4 bin çocukta kanser vakası
Felaketin etkilerinin yoğun olarak görüldüğü ülkeler Ukrayna, Rusya ve Belarus'ta 2004 yılına kadar 18 yaş altı 4 bin çocukta tiroit kanseri vakası görülmüş. Resmi raporlar, ölümcül kanser vakalarının sayısını 9 bin olarak hesaplıyor.

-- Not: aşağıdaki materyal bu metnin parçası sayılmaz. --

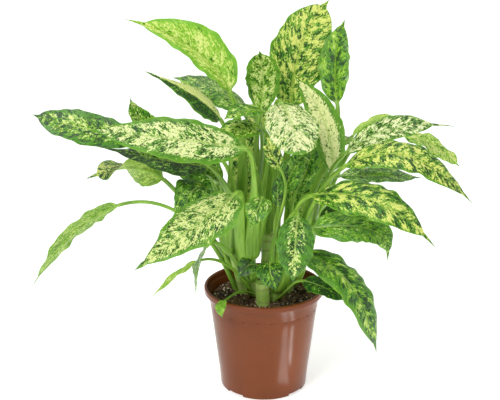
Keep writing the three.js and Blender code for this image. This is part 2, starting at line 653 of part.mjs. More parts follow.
function leafGeometry(leaf) {
  const curves = leafCurves(leaf);
  const samples = leafFrames(leaf, curves);
  const small = leaf.width < SMALL_LEAF;
  const upper = small ? [-1, 0, 1] : [-1, -0.5, 0, 0.5, 1];
  const count = upper.length;
  const places = [...upper.map((across) => [across, 1]), ...upper.toReversed().map((across) => [across, -1])];
  const round = places.map((place, index) => Math.PI - (Math.PI * (index + 0.5)) / count);
  const rings = [];
  for (let step = 0; step < STALK_STEPS; step += 1) {
    const at = step / STALK_STEPS;
    const { normal, side } = frameAt(samples, false, at);
    const radius = leaf.stalk * (STALK_NECK + (STALK_FLARE - STALK_NECK) * (1 - at) ** 2);
    const centre = curves.stalk.getPoint(at);
    rings.push(round.map((angle) => centre.clone()
      .addScaledVector(side, radius * Math.cos(angle))
      .addScaledVector(normal, radius * Math.sin(angle))));
  }
  const steps = small ? BLADE_STEPS.filter((at, index) => index % 2 === 0 || index === 1) : BLADE_STEPS;
  for (const at of steps) {
    const { normal, side } = frameAt(samples, true, at);
    const centre = curves.blade.getPoint(at);
    const radius = leaf.stalk * STALK_NECK;
    const blend = THREE.MathUtils.smoothstep(at, 0, BLADE_STEPS[1]);
    rings.push(places.map(([across, level], index) => {
      const circle = centre.clone()
        .addScaledVector(side, radius * Math.cos(round[index]))
        .addScaledVector(normal, radius * Math.sin(round[index]));
      const out = bladeNormal(leaf, curves, samples, at, across);
      const rib = across === 0 && level < 0 ? RIB_HEIGHT * (1 - at) : 0;
      const blade = bladePoint(leaf, curves, samples, at, across)
        .addScaledVector(out, level * (BLADE_THICKNESS / 2 + rib));
      return circle.lerp(blade, blend);
    }));
  }
  return skin(rings);
}

// Assembly

const plant = new THREE.Group();
plant.name = 'potted_dieffenbachia';

function place(name, geometry, { color, roughness }) {
  const material = new THREE.MeshStandardMaterial({ color, roughness, metalness: 0 });
  const mesh = new THREE.Mesh(geometry, material);
  mesh.name = name;
  plant.add(mesh);
}

place('pot', potGeometry(), COLOURS.pot);
place('soil', soilGeometry([...Object.values(CANES), STUB]), COLOURS.soil);
for (const [name, cane] of Object.entries(CANES)) {
  place(name, stemGeometry(cane, 0), COLOURS.cane);
}
place('cut_stub', stemGeometry(STUB, 0), COLOURS.cane);
for (const [name, leaf] of Object.entries(LEAVES)) {
  place(name, leafGeometry(leaf), COLOURS.leaf);
}

export default plant;
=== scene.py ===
"""Potted dieffenbachia: the surface of its leaves, canes, soil and pot.

Lengths in the tables are millimetres, as on the real plant, and become metres where a mesh is made.
+Z is up, the origin is the middle of the pot's foot, and -Y is the front of the plant.
"""

import logging
import math
from dataclasses import dataclass, replace
from enum import Enum
from statistics import NormalDist

import bpy
import numpy as np
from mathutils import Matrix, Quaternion, Vector


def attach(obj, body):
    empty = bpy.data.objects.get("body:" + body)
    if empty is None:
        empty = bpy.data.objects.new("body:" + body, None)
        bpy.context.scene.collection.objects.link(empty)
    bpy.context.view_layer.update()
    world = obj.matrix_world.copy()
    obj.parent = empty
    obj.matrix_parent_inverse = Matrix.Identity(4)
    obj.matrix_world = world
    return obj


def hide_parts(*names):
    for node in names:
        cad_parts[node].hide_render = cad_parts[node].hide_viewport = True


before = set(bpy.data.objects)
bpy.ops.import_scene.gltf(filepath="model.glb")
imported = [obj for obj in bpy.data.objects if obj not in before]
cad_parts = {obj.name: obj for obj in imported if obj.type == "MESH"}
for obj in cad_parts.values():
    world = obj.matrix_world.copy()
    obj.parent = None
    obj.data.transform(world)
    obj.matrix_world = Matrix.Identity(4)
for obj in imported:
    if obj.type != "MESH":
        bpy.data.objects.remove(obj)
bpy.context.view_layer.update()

MM = 0.001
BODY = "root"
ROOT_SEED = 2607
SOIL_EDGE_HEIGHT = 93.5

Pair = tuple[float, float]
Point = tuple[float, float, float]
Faces = list[tuple[int, ...]]
Piece = bpy.types.Object
Material = bpy.types.Material
Socket = bpy.types.NodeSocket
log = logging.getLogger("dieffenbachia")


# Numbers and directions


def linear(screen: str) -> tuple[float, float, float, float]:
    """Turn a screen colour into the linear one that a shader takes.

    Args:
        screen: Six hexadecimal digits, such as "7fb13a".

    Returns:
        Red, green, blue and alpha.
    """
    parts = [int(screen[place:place + 2], 16) / 255 for place in (0, 2, 4)]
    low = 0.04045
    light = [part / 12.92 if part <= low else ((part + 0.055) / 1.055) ** 2.4 for part in parts]
    return (*light, 1.0)


def unit(vectors: np.ndarray) -> np.ndarray:
    """Scale vectors, held in the last axis, to length one."""
    return vectors / np.maximum(np.linalg.norm(vectors, axis=-1, keepdims=True), 1e-12)


def smooth(value: np.ndarray | float, low: float, high: float) -> np.ndarray:
    """Rise smoothly from 0 at low to 1 at high."""
    share = np.clip((np.asarray(value, float) - low) / (high - low), 0.0, 1.0)
    return share * share * (3.0 - 2.0 * share)


def bump(value: np.ndarray, centre: float, width: float) -> np.ndarray:
    """Make a rounded ridge of height one at centre."""
    return np.exp(-(((value - centre) / width) ** 2))


def bezier(points: np.ndarray, at: np.ndarray) -> np.ndarray:
    """Find points of a Bezier curve.

    Args:
        points: Control points, one a row.
        at: Places on the curve, from 0 to 1.

    Returns:
        One point a row.
    """
    order = len(points) - 1
    weights = [math.comb(order, k) * (1 - at) ** (order - k) * at**k for k in range(order + 1)]
    return np.stack(weights, axis=1) @ points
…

Çernobil reaktöründe yemek yasak
Nükleer patlamadan tam 25 yıl sonra, 2011 yılından beri turistik bölge olarak ilan edilen Pripyat kentine ve Çernobil bölgesine dışarıdan yemek getirmenin de bölgenin büyük kısmında yemek yemenin de yasak olduğunu bilmeli ve ziyaretinizi buna göre düzenlemelisiniz. Bölgede, tek bir restoran açık ve bir tek o mekan yemek yemek için uygun radyasyon seviyesine sahip. Bölgede sadece açık olan mekanlarda çalışan kişiler ve bu kişilerin aileleri yaşıyor ancak garip bir şekilde, bu insanların turistlerden pek haz etmediği söyleniyor. Bölgede yere çanta koymanız, oturmanız, 10 km’lik alana girince maskesiz hava almanız bile yasak. Arkadaşlarınızla gereksiz temas kurmanız, yere oturmanız da yasak. Kışın karı, diğer mevsimlerde toprağı ya da herhangi bir direği çıplak elle tutmanız bile yasak. Zira her yerde halen partiküller var ve bunlar kansere yol açabiliyor. Hatta öyle ki belirtilen yerlere temasınız durumunda, üzerinizdeki kıyafetler o an yakılarak imha ediliyor. Tura katılanlara form imzalatılıyor ve tüm mesuliyet katılımcıya bırakılıyor. Formda yazanların bölgede, bölgeden çıktıktan sonra kanser olduğunuzda hiçbir sorumluluğun kabul edilmediğine ilişkin olduğunu belirtmek isterim. Bu bilgiden sonra Çernobil’e gitmeyi bir kez daha düşünmek isteyebilirsiniz belki ama ben kesinlikle öneriyorum. Eğer pandemi etkisini azalttıktan sonra Çernobil’i ziyaret etmek isterseniz internet üzerinden bir tur organizasyonuna dahil olup bölgeye gidebilirsiniz. Ukrayna’ya, yeni çipli kimliklerle gidilebildiğini ve ülkenin ucuz bir ülke olduğunu da hatırlatayım. Unutmayın, Çernobil’e gidecek olursanız Ukrayna devleti ya da tur organize şirketi hiçbir şekilde mesuliyet kabul etmeyecek! O yüzden dikkatli olun.